Nicholas (nwhyte) wrote,
Nicholas
nwhyte

Four of Five

Not certain that my watching of Old Who will keep ahead of my reading of the novels, but it looks like I will finish both projects before the summer holidays. More or less at random (and out of sequence, but in the order I watched them) here are the most recent four Fifth Doctor stories I've (re) watched.

The King's Demons is the worst Fifth Doctor story I have seen so far. Some of us non-English types bristle somewhat at the presumption that the Magna Carta is essential to World Civilisation; but even if it were, the Master's plot to derail it Makes No Sense. The Master is cunningly disguised for most of the first episode as a really bad English actor pretending to be a French knight. Turlough, who has always seemed pretty pointless to me, spends most of the story shackled rather unexcitingly to the wall. And we are introduced to Kamelion, the most useless companion of the whole of Who (and that includes Jo Grant, Dodo and Mel), which turns out to be the point of the story, if there is one. The best thing to be said for it is that it is only two episodes long.

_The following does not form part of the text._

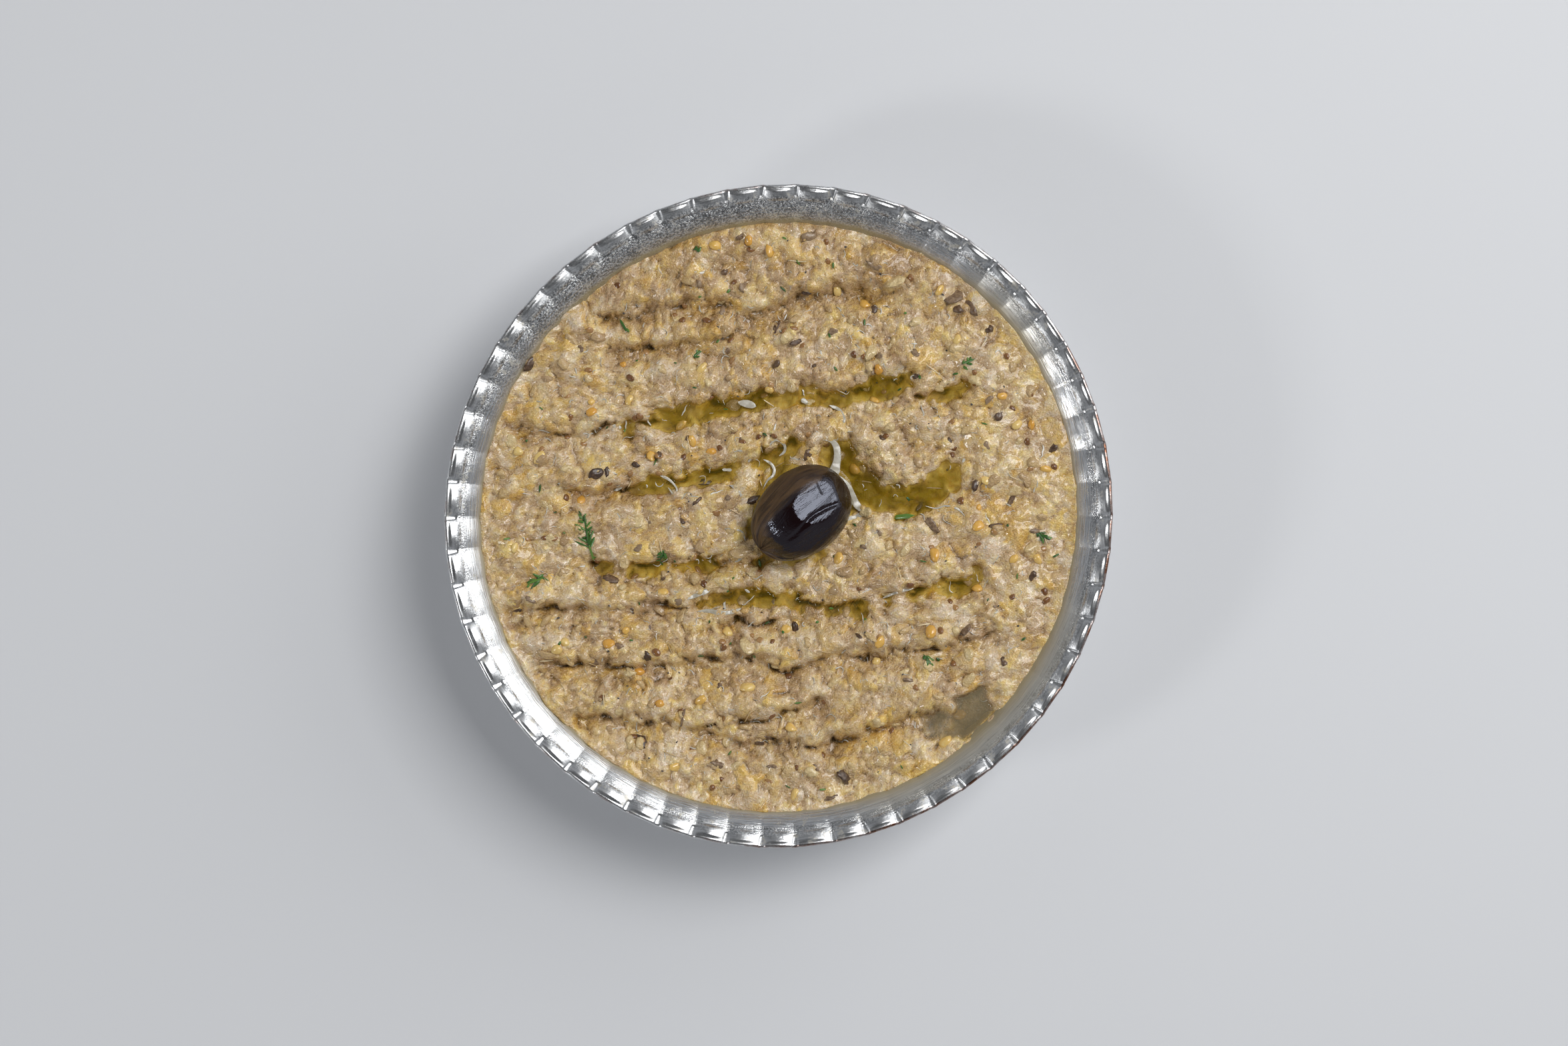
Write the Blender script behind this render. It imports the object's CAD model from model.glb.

There are several good things about Planet of Fire: we lose two of the more useless companions in the show's history (Kamelion and Turlough - and in fairness the latter gets one of his better stories here), and gain one of the better ones of the late period (Peri). The location filming in the Canaries and consequent swimming costumes are memorable. The problem is that the planet Sarn looks so much like the Canaries (for some strange reason) that it doesn't feel especially alien. Also the Doctor's behaviour at the end - where he euthanises Kamelion and apparently allows the Master to die in agony - is very un-Doctorish. Also the story itself is not all that interesting.

As a hormonal fifteen-year-old there was one thing and one thing only that I remembered about Terminus, but to my surprise it actually is a fairly good story as well. Tegan in particular has some good bits (and I don't mean her physical charms, though there is one moment when we cut from a view of her dramatically heaving cleavage to a shot up Nyssa's petticoat). The relationship between her and Turlough is nicely mirrored by that between the Doctor and Liza Goddard's Kari. Peter Benson's mad knight Bor is pleasantly reminiscent of Don Quixote. The plot doesn't make an awful lot of sense, but it is always watchable and sometimes compelling apart from two fairly huge flaws: the Turlough / Black Guardian relationship is now very silly indeed, and so is the Garm - not even trying very hard to look convincing.

Fandom seems to be generally fond of The Awakening; it didn't really grab me. Tegan's relatives have worse luck with alien invaders than those of any other companion pre-Rose. I found the Malus utterly unconvincing, and as so often its means and motivation made little sense. I did like Polly James as Jane though.

So, my verdict: Terminus definitely one to look out for, The King's Demons definitely one to avoid, the other two OK but not spectacular.